> Task
How do the records below read from their first line through the line containing "rest on Z = 0."? Write those lines out exactly.

> Information provided

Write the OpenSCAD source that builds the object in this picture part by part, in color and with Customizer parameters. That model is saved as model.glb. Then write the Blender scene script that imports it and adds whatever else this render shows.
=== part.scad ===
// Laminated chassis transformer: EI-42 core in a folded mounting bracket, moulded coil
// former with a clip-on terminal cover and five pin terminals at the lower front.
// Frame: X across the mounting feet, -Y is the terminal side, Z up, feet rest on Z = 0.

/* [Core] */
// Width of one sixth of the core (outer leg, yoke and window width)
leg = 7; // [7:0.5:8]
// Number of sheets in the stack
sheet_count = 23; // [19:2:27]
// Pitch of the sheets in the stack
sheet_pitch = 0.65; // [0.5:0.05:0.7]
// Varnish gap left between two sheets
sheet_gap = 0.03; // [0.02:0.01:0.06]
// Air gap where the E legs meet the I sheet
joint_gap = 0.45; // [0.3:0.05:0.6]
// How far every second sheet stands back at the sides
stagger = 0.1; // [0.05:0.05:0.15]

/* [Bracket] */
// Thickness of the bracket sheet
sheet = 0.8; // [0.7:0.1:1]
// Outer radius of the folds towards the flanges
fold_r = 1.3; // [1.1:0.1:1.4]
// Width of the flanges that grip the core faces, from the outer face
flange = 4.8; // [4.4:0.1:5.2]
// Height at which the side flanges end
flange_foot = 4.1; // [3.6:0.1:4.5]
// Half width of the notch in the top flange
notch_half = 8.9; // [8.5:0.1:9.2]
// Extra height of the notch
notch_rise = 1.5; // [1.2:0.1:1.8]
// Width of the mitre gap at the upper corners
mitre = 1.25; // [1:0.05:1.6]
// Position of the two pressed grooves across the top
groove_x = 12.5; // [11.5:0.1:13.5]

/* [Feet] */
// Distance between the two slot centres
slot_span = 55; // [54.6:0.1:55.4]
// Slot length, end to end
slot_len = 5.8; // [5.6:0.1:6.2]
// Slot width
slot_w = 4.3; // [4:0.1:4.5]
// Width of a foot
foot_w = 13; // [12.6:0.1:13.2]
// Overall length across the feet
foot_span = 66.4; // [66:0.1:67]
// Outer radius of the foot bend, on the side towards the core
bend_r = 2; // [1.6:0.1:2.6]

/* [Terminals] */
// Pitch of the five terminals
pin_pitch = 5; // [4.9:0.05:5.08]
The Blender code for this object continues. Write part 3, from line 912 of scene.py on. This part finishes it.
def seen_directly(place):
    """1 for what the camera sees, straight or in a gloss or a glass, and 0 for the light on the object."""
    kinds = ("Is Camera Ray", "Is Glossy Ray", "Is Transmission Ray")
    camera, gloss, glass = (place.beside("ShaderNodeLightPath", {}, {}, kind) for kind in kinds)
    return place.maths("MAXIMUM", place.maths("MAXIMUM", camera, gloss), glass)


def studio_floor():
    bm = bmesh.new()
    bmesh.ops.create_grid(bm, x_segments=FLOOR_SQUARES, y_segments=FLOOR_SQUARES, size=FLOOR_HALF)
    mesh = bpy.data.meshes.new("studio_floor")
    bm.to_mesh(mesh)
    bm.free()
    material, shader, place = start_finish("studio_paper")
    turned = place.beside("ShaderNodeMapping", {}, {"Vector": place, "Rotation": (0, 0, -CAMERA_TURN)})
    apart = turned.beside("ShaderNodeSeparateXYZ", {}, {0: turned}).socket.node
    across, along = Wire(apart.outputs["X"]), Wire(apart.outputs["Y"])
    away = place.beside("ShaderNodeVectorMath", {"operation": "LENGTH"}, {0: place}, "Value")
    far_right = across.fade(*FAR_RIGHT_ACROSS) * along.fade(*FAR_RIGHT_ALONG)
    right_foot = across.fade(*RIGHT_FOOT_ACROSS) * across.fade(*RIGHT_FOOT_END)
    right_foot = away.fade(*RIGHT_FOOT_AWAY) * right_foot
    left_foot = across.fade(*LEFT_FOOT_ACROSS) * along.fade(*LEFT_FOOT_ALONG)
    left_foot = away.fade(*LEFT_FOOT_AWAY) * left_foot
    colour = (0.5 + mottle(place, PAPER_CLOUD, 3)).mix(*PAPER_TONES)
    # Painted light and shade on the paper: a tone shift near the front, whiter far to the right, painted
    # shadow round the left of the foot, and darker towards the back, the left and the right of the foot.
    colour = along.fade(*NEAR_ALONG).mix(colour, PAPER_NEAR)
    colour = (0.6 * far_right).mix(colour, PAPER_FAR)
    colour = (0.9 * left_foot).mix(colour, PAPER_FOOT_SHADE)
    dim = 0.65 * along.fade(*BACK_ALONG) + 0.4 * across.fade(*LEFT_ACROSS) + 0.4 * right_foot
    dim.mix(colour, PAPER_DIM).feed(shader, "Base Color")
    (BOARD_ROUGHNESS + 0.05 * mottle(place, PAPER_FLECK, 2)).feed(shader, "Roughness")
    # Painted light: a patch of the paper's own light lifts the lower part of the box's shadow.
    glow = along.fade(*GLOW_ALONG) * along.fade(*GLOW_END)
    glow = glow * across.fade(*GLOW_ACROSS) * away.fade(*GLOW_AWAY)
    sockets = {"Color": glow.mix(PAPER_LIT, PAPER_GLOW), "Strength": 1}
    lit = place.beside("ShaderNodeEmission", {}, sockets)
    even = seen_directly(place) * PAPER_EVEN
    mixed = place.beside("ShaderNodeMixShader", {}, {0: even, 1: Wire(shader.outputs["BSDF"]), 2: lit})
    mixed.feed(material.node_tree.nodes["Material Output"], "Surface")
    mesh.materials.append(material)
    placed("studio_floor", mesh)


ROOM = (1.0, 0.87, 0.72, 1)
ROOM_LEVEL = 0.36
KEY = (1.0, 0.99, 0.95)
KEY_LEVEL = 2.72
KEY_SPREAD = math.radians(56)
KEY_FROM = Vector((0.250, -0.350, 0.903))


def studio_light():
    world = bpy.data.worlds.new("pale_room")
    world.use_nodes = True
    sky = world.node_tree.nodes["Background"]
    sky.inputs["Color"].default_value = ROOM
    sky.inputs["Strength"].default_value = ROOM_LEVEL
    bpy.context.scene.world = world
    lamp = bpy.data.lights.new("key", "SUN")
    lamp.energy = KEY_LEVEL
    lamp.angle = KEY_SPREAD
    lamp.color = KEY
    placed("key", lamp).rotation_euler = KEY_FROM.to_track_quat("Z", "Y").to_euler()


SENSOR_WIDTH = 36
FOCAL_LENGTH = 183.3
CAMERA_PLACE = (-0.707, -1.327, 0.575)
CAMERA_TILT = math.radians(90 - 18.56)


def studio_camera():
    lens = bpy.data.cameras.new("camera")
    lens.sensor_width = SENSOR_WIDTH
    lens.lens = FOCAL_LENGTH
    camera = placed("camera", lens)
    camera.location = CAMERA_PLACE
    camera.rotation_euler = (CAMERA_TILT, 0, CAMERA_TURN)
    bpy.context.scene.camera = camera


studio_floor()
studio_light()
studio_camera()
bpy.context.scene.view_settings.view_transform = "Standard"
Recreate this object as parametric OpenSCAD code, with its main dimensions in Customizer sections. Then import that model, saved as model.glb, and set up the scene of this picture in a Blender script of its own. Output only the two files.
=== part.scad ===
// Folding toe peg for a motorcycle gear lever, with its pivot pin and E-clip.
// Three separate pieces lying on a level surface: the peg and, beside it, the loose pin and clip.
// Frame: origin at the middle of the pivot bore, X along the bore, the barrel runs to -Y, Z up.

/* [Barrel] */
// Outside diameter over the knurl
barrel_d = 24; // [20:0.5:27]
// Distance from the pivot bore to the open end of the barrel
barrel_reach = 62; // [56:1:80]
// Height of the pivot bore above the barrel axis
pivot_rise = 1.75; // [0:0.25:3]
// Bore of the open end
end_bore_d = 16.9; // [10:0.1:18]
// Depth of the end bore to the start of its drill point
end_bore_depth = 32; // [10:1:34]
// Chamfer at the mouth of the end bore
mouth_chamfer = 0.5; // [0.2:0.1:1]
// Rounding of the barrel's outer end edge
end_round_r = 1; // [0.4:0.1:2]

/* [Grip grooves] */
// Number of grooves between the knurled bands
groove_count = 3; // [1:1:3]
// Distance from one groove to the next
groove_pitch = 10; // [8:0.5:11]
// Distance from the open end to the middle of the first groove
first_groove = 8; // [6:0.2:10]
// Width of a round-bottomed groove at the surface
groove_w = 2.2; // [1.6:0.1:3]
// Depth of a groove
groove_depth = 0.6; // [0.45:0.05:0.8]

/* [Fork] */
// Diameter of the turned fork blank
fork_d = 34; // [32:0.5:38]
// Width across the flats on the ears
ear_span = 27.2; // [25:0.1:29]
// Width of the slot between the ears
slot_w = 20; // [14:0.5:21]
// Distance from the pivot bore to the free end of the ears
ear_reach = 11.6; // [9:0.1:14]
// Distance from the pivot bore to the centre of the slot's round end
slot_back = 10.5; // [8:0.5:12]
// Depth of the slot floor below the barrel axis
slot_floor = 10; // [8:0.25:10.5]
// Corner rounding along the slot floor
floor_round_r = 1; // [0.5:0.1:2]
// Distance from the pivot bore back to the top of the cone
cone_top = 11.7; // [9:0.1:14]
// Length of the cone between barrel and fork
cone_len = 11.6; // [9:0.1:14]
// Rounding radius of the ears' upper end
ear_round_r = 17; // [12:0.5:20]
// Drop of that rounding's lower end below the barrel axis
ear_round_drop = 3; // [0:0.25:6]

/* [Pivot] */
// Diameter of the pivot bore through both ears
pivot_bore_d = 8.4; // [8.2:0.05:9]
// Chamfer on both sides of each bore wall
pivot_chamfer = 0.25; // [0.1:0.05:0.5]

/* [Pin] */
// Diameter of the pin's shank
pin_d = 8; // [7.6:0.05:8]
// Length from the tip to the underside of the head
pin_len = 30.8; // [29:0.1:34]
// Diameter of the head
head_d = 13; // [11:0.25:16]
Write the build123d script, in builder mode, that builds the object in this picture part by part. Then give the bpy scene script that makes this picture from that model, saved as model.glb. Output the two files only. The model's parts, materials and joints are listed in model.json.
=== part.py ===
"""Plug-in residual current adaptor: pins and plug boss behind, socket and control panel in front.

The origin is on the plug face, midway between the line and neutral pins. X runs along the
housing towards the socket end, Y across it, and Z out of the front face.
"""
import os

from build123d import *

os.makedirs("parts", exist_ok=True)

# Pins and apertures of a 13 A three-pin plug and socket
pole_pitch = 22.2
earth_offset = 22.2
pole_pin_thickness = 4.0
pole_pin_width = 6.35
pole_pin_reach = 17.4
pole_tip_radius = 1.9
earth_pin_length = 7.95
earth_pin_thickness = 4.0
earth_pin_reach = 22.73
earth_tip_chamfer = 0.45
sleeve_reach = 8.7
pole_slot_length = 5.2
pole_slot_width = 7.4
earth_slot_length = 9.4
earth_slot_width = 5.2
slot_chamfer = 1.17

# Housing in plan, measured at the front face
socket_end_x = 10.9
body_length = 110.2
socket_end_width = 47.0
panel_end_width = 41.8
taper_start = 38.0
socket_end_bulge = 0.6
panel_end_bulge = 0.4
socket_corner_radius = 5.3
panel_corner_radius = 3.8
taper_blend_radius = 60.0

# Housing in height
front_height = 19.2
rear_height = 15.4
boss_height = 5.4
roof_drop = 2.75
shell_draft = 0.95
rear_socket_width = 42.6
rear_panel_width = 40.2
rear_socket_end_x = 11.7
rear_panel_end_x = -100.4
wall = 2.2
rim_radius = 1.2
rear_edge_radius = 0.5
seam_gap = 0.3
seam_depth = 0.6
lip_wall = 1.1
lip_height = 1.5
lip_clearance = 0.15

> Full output
Write the OpenSCAD source that builds the object in this picture part by part, in color and with Customizer parameters. That model is saved as model.glb. Then write the Blender scene script that imports it and adds whatever else this render shows.
=== part.scad ===
// Laminated chassis transformer: EI-42 core in a folded mounting bracket, moulded coil
// former with a clip-on terminal cover and five pin terminals at the lower front.
// Frame: X across the mounting feet, -Y is the terminal side, Z up, feet rest on Z = 0.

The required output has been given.